━━━━━ DATA ━━━━━

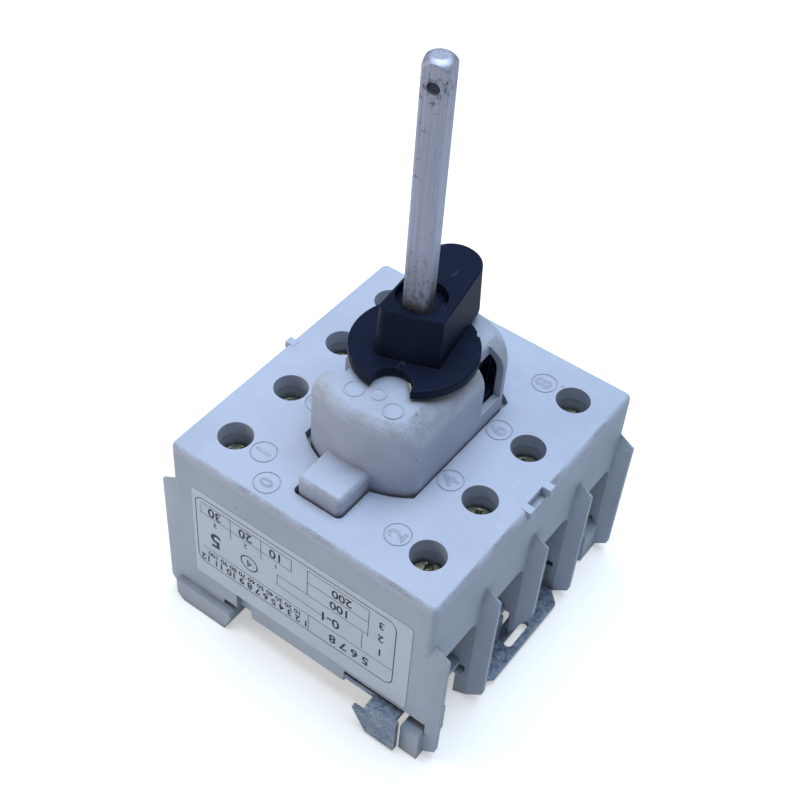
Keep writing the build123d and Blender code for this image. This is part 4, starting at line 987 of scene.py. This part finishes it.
    def build(self) -> bpy.types.Object:
        """Sets out the eight screws, which stand for the CAD node.

        Returns:
            The screws as one piece.
        """
        master = self.head()
        tree = self.tree(master)
        carrier = new_piece("screw_rows", bpy.data.meshes.new("screw_rows"))
        modifier = carrier.modifiers.new("rows", "NODES")
        modifier.node_group = tree
        values = {"Pitch": POLE_PITCH, "Column X": self.column_x, "Height": self.top_z,
                  "Count": POLES}
        for item in tree.interface.items_tree:
            if item.in_out == "INPUT" and item.name in values:
                modifier[item.identifier] = values[item.name]
        piece = baked("terminal_screw_heads", carrier)
        bpy.data.objects.remove(master)
        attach(piece, "housing")
        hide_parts("terminal_screws")
        LOG.info("terminal screws: %d faces", len(piece.data.polygons))
        return piece


@dataclass
class MouldedMarks:
    """Raised outlined terminal numbers on the lid, with their tops towards -X."""

    finishes: Finishes
    top_z: float = 41.0 * MM
    size: float = 5.0 * MM
    line_radius: float = 0.13 * MM
    right_x: float = 16.1 * MM
    left_x: float = -16.3 * MM
    offset_y: float = 0.25 * MM
    spare_place: tuple[float, float] = (-10.8 * MM, -30.9 * MM)
    spare_share: float = 0.8

    def digit(self, text: str, x: float, y: float, size: float) -> bpy.types.Object:
        """Makes one character's raised outline.

        Args:
            text: The character.
            x: Its middle's X on the lid.
            y: Its middle's Y on the lid.
            size: The size of the type.

        Returns:
            The outline's mesh piece.
        """
        place = Matrix.Translation((x, y, self.top_z)) @ Matrix.Rotation(math.pi / 2, 4, "Z")
        return lettering(text, size, place, {"fill_mode": "NONE", "bevel_depth": self.line_radius,
                                             "bevel_resolution": 1, "resolution_u": 6})

    def build(self) -> bpy.types.Object:
        """Makes all the numbers on the lid.

        Returns:
            The numbers as one piece.
        """
        parts = []
        for pole in range(POLES):
            y = (pole - (POLES - 1) / 2) * POLE_PITCH + self.offset_y
            parts.append(self.digit(str(2 * pole + 1), self.left_x, y, self.size))
            parts.append(self.digit(str(2 * pole + 2), self.right_x, y, self.size))
        parts.append(self.digit("0", *self.spare_place, self.size * self.spare_share))
        piece = joined("terminal_numbers", parts)
        self.finishes.dress(piece, Slot.LID)
        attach(piece, "housing")
        return piece


@dataclass(frozen=True)
class Printed:
    """A plain number on the label; its place and size are in millimetres.

    The last field says how far the outline swells, as a share of the size.
    """

    text: str
    x: float
    z: float
    size: float
    bold: float = 0.02


LABEL_RULES = (
    ((-24.5, 25.8), (-24.5, 29.0), (-1.2, 29.0)),
    ((-24.5, 25.8), (-1.2, 25.4)),
    ((-16.8, 23.0), (-16.8, 29.0)),
    ((-8.9, 23.0), (-8.9, 29.0)),
    ((-1.2, 25.4), (-1.2, 29.0)),
    ((2.8, 21.4), (2.8, 29.2)),
    ((17.7, 20.7), (17.7, 29.2)),
    ((2.8, 29.2), (17.7, 29.2)),
    ((2.8, 25.4), (17.7, 25.4)),
    ((-4.8, 21.4), (17.7, 21.4)),
    ((-4.8, 18.2), (-4.8, 21.4)),
    ((-4.8, 18.2), (8.0, 17.6)),
    ((16.4, 15.6), (16.4, 21.0)),
    ((-24.6, 14.9), (24.0, 14.9)),
    ((3.2, 9.8), (3.2, 14.9)),
)
LABEL_NUMBERS = (
    Printed("30", -20.9, 27.4, 3.5),
    Printed("20", -12.9, 27.3, 3.5),
    Printed("10", -5.1, 27.2, 3.5),
    Printed("3", -20.9, 24.1, 1.9),
    Printed("2", -12.9, 24.0, 1.9),
    Printed("1", -5.1, 23.9, 1.9),
    Printed("200", 11.2, 27.3, 3.3),
    Printed("100", 10.8, 23.4, 3.3),
    Printed("0-1", 8.4, 17.9, 3.8),
    Printed("3", 20.7, 27.0, 3.0),
    Printed("2", 20.7, 22.8, 3.0),
    Printed("1", 20.7, 18.2, 3.0),
    Printed("10 20 30 40 50 60 70 80 90 100", -10.9, 13.5, 1.9, 0.025),
    Printed("1 2 3 4 5 6 7 8 9 10 11 12", -11.0, 11.4, 2.7, 0.025),
    Printed("5 6 7 8", 13.4, 12.2, 3.5, 0.025),
    Printed("5", -21.0, 19.2, 6.0),
    Printed("4", -12.1, 18.9, 3.2, 0.0),
)


@dataclass
class LabelPrint:
    """A generic ruled table with plain numbers, printed upside down on the label.

    Places on the label, and its radii, are in millimetres.
    """

    finishes: Finishes
    face_y: float = -35.22 * MM
    ink: float = 0.012 * MM
    line: float = 0.16 * MM
    border: tuple[float, float, float, float] = (-25.9, 24.1, 9.6, 30.3)
    border_radius: float = 2.2
    border_widening: float = 1.4
    corner_steps: int = 8
    circle_place: tuple[float, float] = (-12.1, 18.9)
    circle_radius: float = 2.1
    circle_widening: float = 2.0
    circle_steps: int = 28

    def strip(self, work: bmesh.types.BMesh, points: Sequence[tuple[float, float]], width: float,
              closed: bool = False) -> None:
        """Adds a flat line of ink through points on the label's face.

        Args:
            work: The mesh being built.
            points: Places as X and Z, in millimetres.
            width: The line's width in metres.
            closed: Whether the line ends where it starts.
        """
        rails: list[tuple[bmesh.types.BMVert, bmesh.types.BMVert]] = []
        count = len(points)
        for i, (x, z) in enumerate(points):
            here = Vector((x, z)) * MM
            before = Vector(points[i - 1 if closed or i else 0]) * MM
            after = Vector(points[(i + 1) % count if closed or i < count - 1 else i]) * MM
            along = (after - before).normalized()
            side = Vector((-along.y, along.x)) * width / 2
            y = self.face_y - self.ink
            rails.append((work.verts.new((here.x + side.x, y, here.y + side.y)),
                          work.verts.new((here.x - side.x, y, here.y - side.y))))
        pairs = list(zip(rails, rails[1:] + rails[:1] if closed else rails[1:]))
        for (a, b), (c, d) in pairs:
            work.faces.new((a, c, d, b))

    def frame_line(self, work: bmesh.types.BMesh) -> None:
        """Adds the rounded border.

        Args:
            work: The mesh being built.
        """
        low_x, high_x, low_z, high_z = self.border
        r = self.border_radius
        points = []
        for corner, (cx, cz) in enumerate(((high_x - r, high_z - r), (low_x + r, high_z - r),
                                           (low_x + r, low_z + r), (high_x - r, low_z + r))):
            for step in range(self.corner_steps + 1):
                angle = math.pi / 2 * (corner + step / self.corner_steps)
                points.append((cx + r * math.cos(angle), cz + r * math.sin(angle)))
        self.strip(work, points, self.line * self.border_widening, closed=True)

    def circle(self, work: bmesh.types.BMesh) -> None:
        """Adds the circle round the number of poles.

        Args:
            work: The mesh being built.
        """
        x, z = self.circle_place
        angles = [2 * math.pi * step / self.circle_steps for step in range(self.circle_steps)]
        points = [(x + self.circle_radius * math.cos(turn), z + self.circle_radius * math.sin(turn))
                  for turn in angles]
        self.strip(work, points, self.line * self.circle_widening, closed=True)

    def number(self, entry: Printed) -> bpy.types.Object:
        """Makes a flat upside-down number on the label.

        Args:
            entry: What it says, and its place and size.

        Returns:
            The flat mesh piece.
        """
        upright = Matrix.Rotation(math.pi / 2, 4, "X")
        upside_down = Matrix.Rotation(math.pi, 4, "Y")
        spot = Matrix.Translation((entry.x * MM, self.face_y - self.ink, entry.z * MM))
        size = entry.size * MM
        return lettering(entry.text, size, spot @ upside_down @ upright,
                         {"offset": entry.bold * size})

    def build(self) -> bpy.types.Object:
        """Prints the border, the table's lines and its numbers.

        Returns:
            The print as one piece.
        """
        work = bmesh.new()
        self.frame_line(work)
        for points in LABEL_RULES:
            self.strip(work, points, self.line)
        self.circle(work)
        parts = [new_piece("label_lines", mesh_from("label_lines", work))]
        parts += [self.number(entry) for entry in LABEL_NUMBERS]
        piece = joined("label_print", parts)
        piece.data.materials.append(self.finishes.ink)
        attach(piece, "housing")
        LOG.info("label print: %d faces", len(piece.data.polygons))
        return piece


@dataclass
class NotchGlintFlake:
    """A thin pale flake, shaped as moulding flash, inside the coupling's front notch: it stands in
    for a bright glint there, a painted highlight.
    """

    finishes: Finishes
    centre: tuple[float, float] = (2.76 * MM, -11.06 * MM)
    radius: float = 3.45 * MM
    start: float = math.radians(22.0)
    stop: float = math.radians(62.0)
    low_z: float = 59.75 * MM
    high_z: float = 60.7 * MM
    thickness: float = 0.18 * MM
    end_share: float = 0.35
    steps: int = 14

    def build(self) -> bpy.types.Object:
        """Sweeps the flake along the notch's right wall, thinning to both ends.

        Returns:
            The flake.
        """
        work = bmesh.new()
        rows = []
        for step in range(self.steps + 1):
            share = step / self.steps
            angle = self.start + (self.stop - self.start) * share
            swell = self.end_share + (1.0 - self.end_share) * math.sin(math.pi * share)
            top = self.low_z + (self.high_z - self.low_z) * swell
            row = []
            for r, z in ((self.radius, self.low_z), (self.radius + self.thickness, self.low_z),
                         (self.radius + self.thickness, top), (self.radius, top)):
                row.append(work.verts.new((self.centre[0] + r * math.cos(angle),
                                           self.centre[1] + r * math.sin(angle), z)))
            rows.append(row)
        for a, b in zip(rows, rows[1:]):
            for k in range(4):
                work.faces.new((a[k], a[(k + 1) % 4], b[(k + 1) % 4], b[k]))
        work.faces.new(rows[0])
        work.faces.new(list(reversed(rows[-1])))
        bmesh.ops.recalc_face_normals(work, faces=work.faces)
        # the pale flake is a painted highlight for the glint in the notch
        piece = new_piece("notch_flash", mesh_from("notch_flash", work))
        self.finishes.dress(piece, Slot.INNER)
        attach(piece, "spindle")
        return piece


@dataclass(frozen=True)
class Lamp:
    """A square soft lamp; its place and size are in metres, its power in watts."""

    name: str
    place: tuple[float, float, float]
    size: float
    watts: float
    colour: tuple[float, float, float]


LAMPS = (
    Lamp("overhead", (0.0, 0.06, 0.60), 0.50, 4.05, (0.68, 0.84, 1.0)),
    Lamp("front_left", (-0.52, -0.42, 0.22), 0.40, 1.42, (1.0, 0.88, 0.70)),
)


@dataclass
class Studio:
    """Pale floor, soft lamps, world and the camera at the photo's angle."""

    floor_z: float = -8.0 * MM
    camera_place: tuple[float, float, float] = (102.79 * MM, -161.99 * MM, 246.27 * MM)
    azimuth: float = math.radians(32.97)
    elevation: float = math.radians(46.25)
    roll: float = math.radians(4.80)
    focal_pixels: float = 1401.7
    sensor: float = 36.0
    nearest: float = 0.01
    aim: tuple[float, float, float] = (0.0, 0.0, 0.03)
    floor_half: float = 1.6
    near_reach: float = 0.35
    far_reach: float = 1.1
    near_glow: float = 0.42
    far_glow: float = 0.80
    sky: tuple[float, float, float, float] = (0.94, 0.97, 1.0, 1.0)
    sky_light: float = 0.16
    sky_seen: float = 1.05

    def camera(self) -> None:
        """Places the camera as the photo's was."""
        data = bpy.data.cameras.new("camera")
        data.sensor_width = self.sensor
        data.lens = self.focal_pixels * self.sensor / IMAGE_SIDE
        data.clip_start = self.nearest
        holder = bpy.data.objects.new("camera", data)
        bpy.context.scene.collection.objects.link(holder)
        turn = (Matrix.Rotation(self.azimuth, 4, "Z")
                @ Matrix.Rotation(math.pi / 2 - self.elevation, 4, "X")
                @ Matrix.Rotation(self.roll, 4, "Z"))
        holder.matrix_world = Matrix.Translation(self.camera_place) @ turn
        bpy.context.scene.camera = holder

    def lamp(self, lamp: Lamp) -> None:
        """Adds a lamp that points at the body.

        Args:
            lamp: Its place, size, power and colour.
        """
        data = bpy.data.lights.new(lamp.name, "AREA")
        data.size = lamp.size
        data.energy = lamp.watts
        data.color = lamp.colour
        holder = bpy.data.objects.new(lamp.name, data)
        bpy.context.scene.collection.objects.link(holder)
        way = Vector(self.aim) - Vector(lamp.place)
        holder.matrix_world = (Matrix.Translation(lamp.place)
                               @ way.to_track_quat("-Z", "Y").to_matrix().to_4x4())

    def floor(self) -> None:
        """Lays a pale floor that keeps the switch's shadow."""
        work = bmesh.new()
        bmesh.ops.create_grid(work, x_segments=4, y_segments=4, size=self.floor_half)
        mesh = mesh_from("floor", work)
        mesh.transform(Matrix.Translation((0.0, 0.0, self.floor_z)))
        piece = new_piece("floor", mesh)
        material, g, bsdf = shader("floor_paper")
        tone = g.spread(g.noise(g.place(), 30.0, 3.0, 0.5), 0.3, 0.7)
        g.put(bsdf.inputs["Base Color"], g.mix(tone, (0.88, 0.88, 0.88), (0.91, 0.91, 0.91)))
        bsdf.inputs["Roughness"].default_value = 0.9
        bsdf.inputs["Emission Color"].default_value = (1.0, 1.0, 1.0, 1.0)
        away = g.node("ShaderNodeVectorMath", {"operation": "LENGTH"})
        g.put(away.inputs[0], g.place())
        glow = g.spread(away.outputs["Value"], self.near_reach, self.far_reach, self.near_glow,
                        self.far_glow)
        rays = g.node("ShaderNodeLightPath")
        shown = g.math("MULTIPLY", rays.outputs["Is Camera Ray"], glow)
        g.put(bsdf.inputs["Emission Strength"], shown)
        mesh.materials.append(material)

    def world(self) -> None:
        """Sets a white surround for the camera and a softer one for the light."""
        world = bpy.data.worlds.new("studio")
        bpy.context.scene.world = world
        world.use_nodes = True
        g = Graph(world.node_tree)
        background = world.node_tree.nodes["Background"]
        background.inputs["Color"].default_value = self.sky
        rays = g.node("ShaderNodeLightPath")
        seen = g.math("MAXIMUM", rays.outputs["Is Camera Ray"], rays.outputs["Is Transmission Ray"])
        strength = g.spread(seen, 0.0, 1.0, self.sky_light, self.sky_seen)
        g.put(background.inputs["Strength"], strength)

    def build(self) -> None:
        """Builds the studio."""
        self.camera()
        self.floor()
        self.world()
        for lamp in LAMPS:
            self.lamp(lamp)


SKINS: dict[str, tuple[str, Slot]] = {
    "base_housing": ("housing", Slot.HOUSING),
    "top_cover": ("housing", Slot.LID),
    "mechanism_cover": ("housing", Slot.COVER),
    "mechanism_frame": ("housing", Slot.BLACK),
    "shaft_coupling": ("spindle", Slot.BLACK),
    "extension_shaft": ("spindle", Slot.ALUMINIUM),
    "rail_clip": ("rail_clip", Slot.ZINC),
    "drive_spindle": ("spindle", Slot.INNER),
}


def main() -> None:
    """Builds every piece in order, and logs the face counts of the skins, the screws and the label
    print.
    """
    logging.basicConfig(level=logging.INFO, format="%(name)s: %(message)s")
    finishes = Finishes(EffectGroups())
    slots = {slot.value: slot for slot in Slot}
    for part in frame["record"]["subparts"]:
        finishes.dress(frame["nodes"][part["node"]], slots[part["material_slot"]])
    skins = SmoothSkins(finishes)
    for node, (body, slot) in SKINS.items():
        skins.build(node, body, slot)
    ScrewHeads(finishes).build()
    MouldedMarks(finishes).build()
    LabelPrint(finishes).build()
    NotchGlintFlake(finishes).build()
    Studio().build()
    bpy.context.scene.view_settings.view_transform = "Standard"
    LOG.info("sizes written")


if __name__ == "__main__":
    main()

━━━━━

WHAT THIS TASK INVOLVES:
Copy out every line of the data that includes "spindle".

ANSWER TO THE EXERCISE:
        attach(piece, "spindle")
    "shaft_coupling": ("spindle", Slot.BLACK),
    "extension_shaft": ("spindle", Slot.ALUMINIUM),
    "drive_spindle": ("spindle", Slot.INNER),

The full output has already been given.